Requirement = Your task is to quote exactly the run of lines that starts at the line containing "length over buffers." and ends at the line containing "from mathutils import Matrix, Vector", including both.

Listed records =
>> start
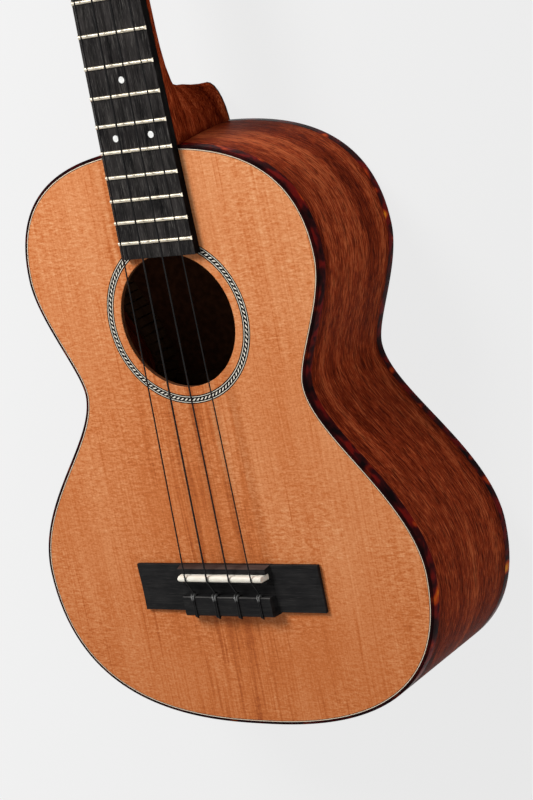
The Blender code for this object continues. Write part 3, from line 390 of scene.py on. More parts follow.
>> end
>> start
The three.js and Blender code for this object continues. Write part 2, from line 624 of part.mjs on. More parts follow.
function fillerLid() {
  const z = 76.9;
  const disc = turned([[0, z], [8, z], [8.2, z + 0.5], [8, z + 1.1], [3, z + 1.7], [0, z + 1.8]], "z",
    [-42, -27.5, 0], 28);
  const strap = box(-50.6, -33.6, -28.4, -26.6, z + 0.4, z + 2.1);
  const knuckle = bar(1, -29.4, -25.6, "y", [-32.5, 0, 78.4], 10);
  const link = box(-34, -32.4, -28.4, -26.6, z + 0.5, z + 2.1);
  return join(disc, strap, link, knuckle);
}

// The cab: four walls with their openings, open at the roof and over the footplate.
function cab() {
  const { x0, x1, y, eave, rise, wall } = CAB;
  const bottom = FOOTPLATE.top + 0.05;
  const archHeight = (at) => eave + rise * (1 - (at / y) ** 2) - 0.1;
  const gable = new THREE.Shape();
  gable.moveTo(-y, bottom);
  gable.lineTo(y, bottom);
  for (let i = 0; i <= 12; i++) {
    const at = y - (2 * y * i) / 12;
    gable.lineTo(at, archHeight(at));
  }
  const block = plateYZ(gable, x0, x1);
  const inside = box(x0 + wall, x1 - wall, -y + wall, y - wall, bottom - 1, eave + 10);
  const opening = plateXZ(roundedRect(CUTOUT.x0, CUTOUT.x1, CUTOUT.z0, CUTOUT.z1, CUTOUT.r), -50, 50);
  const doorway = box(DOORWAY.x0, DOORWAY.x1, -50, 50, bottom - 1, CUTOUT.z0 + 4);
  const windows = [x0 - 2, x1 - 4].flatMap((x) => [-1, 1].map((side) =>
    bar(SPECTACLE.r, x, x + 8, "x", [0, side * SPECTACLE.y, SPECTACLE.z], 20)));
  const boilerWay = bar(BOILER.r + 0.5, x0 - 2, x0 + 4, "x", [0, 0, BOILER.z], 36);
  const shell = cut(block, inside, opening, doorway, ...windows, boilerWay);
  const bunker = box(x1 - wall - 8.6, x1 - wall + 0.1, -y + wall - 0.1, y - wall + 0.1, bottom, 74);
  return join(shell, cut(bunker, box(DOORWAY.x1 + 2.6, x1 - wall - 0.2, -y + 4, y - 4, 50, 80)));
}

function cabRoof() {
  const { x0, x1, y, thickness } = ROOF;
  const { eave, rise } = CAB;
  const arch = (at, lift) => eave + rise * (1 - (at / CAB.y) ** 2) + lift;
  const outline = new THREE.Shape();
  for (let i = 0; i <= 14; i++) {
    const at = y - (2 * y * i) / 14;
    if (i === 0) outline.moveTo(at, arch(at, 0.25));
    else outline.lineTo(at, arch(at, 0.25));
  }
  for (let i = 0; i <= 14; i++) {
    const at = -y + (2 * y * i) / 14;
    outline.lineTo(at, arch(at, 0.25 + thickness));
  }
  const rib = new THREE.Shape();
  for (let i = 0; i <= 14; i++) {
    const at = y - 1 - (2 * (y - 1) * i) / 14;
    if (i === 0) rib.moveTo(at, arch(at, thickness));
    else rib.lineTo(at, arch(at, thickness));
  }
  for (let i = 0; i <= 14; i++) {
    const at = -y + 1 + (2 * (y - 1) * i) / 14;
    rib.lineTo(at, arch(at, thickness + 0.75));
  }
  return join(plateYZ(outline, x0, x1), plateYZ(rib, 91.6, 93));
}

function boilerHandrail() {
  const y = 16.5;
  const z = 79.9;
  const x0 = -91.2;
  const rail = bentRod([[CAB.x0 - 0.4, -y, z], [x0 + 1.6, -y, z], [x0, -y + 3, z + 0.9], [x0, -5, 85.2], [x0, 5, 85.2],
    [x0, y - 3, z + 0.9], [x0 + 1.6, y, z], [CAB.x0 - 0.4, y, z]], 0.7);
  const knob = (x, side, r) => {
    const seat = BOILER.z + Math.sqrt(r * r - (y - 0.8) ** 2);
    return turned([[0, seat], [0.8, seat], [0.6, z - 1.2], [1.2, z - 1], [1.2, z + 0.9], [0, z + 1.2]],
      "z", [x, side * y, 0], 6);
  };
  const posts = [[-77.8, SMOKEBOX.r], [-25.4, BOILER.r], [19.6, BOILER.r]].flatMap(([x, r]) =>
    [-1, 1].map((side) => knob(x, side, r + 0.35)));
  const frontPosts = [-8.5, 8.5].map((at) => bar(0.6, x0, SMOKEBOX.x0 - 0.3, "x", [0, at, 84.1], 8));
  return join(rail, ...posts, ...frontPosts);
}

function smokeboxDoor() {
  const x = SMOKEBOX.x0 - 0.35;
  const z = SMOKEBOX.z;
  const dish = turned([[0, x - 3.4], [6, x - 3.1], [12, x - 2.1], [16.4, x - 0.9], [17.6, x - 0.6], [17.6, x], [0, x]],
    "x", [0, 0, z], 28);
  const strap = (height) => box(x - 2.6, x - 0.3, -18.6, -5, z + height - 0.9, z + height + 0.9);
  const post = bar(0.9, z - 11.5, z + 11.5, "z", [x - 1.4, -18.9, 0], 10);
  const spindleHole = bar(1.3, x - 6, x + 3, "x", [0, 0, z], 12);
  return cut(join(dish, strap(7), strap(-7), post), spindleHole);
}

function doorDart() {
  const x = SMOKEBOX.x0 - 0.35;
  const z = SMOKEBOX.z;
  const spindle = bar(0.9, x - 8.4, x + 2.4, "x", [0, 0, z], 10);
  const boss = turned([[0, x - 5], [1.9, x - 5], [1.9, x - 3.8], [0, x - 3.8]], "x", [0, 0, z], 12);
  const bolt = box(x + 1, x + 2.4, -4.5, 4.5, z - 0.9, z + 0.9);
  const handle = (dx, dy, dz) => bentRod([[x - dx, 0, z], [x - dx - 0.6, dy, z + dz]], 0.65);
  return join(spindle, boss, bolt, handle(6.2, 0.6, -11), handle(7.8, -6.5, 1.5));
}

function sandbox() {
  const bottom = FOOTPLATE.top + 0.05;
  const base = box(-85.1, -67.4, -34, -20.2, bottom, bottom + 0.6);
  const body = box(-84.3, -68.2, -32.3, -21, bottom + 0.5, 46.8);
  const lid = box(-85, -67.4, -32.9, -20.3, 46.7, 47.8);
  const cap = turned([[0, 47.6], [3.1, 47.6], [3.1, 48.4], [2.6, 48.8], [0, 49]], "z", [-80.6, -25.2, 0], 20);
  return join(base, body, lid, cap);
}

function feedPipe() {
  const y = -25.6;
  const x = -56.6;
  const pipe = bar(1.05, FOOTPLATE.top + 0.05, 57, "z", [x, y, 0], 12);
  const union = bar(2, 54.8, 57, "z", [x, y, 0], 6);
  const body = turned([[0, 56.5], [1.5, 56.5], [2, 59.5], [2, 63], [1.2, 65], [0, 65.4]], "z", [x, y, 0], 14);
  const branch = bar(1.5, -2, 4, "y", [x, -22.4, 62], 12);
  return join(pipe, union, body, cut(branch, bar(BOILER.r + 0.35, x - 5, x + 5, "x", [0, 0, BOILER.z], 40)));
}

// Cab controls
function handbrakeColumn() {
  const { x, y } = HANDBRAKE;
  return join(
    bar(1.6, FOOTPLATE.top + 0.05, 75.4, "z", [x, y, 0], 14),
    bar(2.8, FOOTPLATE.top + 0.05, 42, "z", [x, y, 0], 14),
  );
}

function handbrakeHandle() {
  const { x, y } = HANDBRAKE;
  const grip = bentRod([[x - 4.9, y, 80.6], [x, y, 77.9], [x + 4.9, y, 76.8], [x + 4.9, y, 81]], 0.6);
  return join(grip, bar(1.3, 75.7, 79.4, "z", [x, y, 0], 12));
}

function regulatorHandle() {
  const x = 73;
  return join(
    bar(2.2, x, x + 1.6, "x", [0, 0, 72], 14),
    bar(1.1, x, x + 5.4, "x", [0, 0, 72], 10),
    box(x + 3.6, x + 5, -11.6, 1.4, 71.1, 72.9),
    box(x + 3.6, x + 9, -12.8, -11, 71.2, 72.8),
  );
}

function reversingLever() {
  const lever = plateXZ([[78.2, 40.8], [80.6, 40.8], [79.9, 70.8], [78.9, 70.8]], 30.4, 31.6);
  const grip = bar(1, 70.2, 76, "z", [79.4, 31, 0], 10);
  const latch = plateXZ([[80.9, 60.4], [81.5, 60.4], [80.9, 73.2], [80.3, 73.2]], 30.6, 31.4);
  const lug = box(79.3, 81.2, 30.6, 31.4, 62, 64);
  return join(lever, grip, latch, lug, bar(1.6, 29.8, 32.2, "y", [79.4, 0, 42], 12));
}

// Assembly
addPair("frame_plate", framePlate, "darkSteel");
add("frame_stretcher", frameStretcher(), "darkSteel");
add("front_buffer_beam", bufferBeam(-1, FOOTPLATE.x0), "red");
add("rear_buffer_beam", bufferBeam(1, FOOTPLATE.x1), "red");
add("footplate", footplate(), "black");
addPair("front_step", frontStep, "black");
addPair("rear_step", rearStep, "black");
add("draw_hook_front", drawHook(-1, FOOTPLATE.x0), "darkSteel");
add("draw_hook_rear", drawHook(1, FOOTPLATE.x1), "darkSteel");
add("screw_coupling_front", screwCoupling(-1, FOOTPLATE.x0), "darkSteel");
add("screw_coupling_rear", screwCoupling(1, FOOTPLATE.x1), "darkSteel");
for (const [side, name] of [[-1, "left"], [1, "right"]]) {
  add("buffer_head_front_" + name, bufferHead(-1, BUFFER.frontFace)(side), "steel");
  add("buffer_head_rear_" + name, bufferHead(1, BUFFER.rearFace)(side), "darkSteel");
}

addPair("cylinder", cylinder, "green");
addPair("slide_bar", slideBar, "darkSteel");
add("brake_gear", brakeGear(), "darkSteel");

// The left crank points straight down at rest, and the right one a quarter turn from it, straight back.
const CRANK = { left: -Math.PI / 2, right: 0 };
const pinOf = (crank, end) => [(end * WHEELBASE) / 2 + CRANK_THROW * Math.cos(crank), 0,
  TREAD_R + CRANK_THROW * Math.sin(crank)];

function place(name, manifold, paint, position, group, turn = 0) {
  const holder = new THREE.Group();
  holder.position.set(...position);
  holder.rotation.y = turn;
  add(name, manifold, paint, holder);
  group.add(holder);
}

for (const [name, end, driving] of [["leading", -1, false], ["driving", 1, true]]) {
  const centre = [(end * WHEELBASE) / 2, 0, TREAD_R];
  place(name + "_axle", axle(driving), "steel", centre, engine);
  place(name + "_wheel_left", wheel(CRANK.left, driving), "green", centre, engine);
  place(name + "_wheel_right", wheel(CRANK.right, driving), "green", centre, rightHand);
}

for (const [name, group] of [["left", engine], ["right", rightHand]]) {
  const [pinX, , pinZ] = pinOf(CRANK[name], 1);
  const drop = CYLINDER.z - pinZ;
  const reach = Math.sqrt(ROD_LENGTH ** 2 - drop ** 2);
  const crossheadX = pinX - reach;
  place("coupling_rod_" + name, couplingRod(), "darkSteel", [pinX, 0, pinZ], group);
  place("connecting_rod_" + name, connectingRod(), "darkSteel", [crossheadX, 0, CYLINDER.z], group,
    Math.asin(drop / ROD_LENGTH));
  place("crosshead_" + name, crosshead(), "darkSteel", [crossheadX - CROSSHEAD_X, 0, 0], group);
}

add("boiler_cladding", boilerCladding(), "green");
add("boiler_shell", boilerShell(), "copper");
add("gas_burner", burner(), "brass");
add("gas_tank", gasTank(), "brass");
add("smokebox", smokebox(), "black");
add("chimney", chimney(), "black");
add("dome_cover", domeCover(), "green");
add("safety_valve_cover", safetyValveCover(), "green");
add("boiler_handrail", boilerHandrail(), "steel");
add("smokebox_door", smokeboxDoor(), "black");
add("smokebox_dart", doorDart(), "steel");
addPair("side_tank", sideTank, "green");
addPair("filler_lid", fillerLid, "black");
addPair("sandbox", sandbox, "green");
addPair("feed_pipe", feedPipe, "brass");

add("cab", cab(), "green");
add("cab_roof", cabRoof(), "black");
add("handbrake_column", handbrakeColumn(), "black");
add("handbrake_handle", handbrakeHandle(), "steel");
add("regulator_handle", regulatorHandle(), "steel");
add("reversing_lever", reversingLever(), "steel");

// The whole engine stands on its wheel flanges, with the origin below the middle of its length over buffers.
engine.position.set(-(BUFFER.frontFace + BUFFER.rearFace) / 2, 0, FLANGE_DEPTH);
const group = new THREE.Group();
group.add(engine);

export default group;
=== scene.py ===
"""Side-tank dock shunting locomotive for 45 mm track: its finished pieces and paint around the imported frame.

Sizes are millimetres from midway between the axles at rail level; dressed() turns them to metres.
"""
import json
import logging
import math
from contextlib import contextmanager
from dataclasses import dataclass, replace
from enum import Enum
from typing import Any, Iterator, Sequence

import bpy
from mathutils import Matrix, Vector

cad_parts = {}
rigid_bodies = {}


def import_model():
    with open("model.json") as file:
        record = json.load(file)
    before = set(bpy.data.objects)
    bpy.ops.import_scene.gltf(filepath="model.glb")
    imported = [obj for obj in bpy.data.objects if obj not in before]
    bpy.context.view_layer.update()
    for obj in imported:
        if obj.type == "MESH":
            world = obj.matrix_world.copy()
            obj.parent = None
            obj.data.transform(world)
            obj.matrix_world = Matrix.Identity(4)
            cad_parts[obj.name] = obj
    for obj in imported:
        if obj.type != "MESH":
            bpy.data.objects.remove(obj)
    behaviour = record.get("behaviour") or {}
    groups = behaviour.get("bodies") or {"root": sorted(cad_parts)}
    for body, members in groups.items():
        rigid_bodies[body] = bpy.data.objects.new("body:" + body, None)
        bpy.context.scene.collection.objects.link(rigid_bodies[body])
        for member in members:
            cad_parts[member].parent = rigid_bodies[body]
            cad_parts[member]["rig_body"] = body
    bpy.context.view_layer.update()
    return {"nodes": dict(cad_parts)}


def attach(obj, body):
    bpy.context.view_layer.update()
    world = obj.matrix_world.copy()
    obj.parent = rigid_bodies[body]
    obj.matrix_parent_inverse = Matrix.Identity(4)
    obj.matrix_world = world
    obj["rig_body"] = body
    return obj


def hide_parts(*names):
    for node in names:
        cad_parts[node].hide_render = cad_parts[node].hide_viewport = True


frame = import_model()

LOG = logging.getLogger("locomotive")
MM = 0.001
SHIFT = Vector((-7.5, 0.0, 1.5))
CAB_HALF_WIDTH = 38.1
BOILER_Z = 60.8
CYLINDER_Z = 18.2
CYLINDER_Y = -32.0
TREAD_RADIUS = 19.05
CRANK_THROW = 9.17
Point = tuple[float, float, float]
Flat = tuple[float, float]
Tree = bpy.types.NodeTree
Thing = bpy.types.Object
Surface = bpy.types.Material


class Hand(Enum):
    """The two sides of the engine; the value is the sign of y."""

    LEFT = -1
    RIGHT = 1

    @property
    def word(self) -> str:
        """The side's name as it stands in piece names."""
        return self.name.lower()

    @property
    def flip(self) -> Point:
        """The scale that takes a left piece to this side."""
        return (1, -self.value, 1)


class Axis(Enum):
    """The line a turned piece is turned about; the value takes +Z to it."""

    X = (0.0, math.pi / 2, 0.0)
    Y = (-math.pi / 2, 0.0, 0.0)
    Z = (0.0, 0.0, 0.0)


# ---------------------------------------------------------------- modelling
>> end
Right answer =
// The whole engine stands on its wheel flanges, with the origin below the middle of its length over buffers.
engine.position.set(-(BUFFER.frontFace + BUFFER.rearFace) / 2, 0, FLANGE_DEPTH);
const group = new THREE.Group();
group.add(engine);

export default group;
=== scene.py ===
"""Side-tank dock shunting locomotive for 45 mm track: its finished pieces and paint around the imported frame.

Sizes are millimetres from midway between the axles at rail level; dressed() turns them to metres.
"""
import json
import logging
import math
from contextlib import contextmanager
from dataclasses import dataclass, replace
from enum import Enum
from typing import Any, Iterator, Sequence

import bpy
from mathutils import Matrix, Vector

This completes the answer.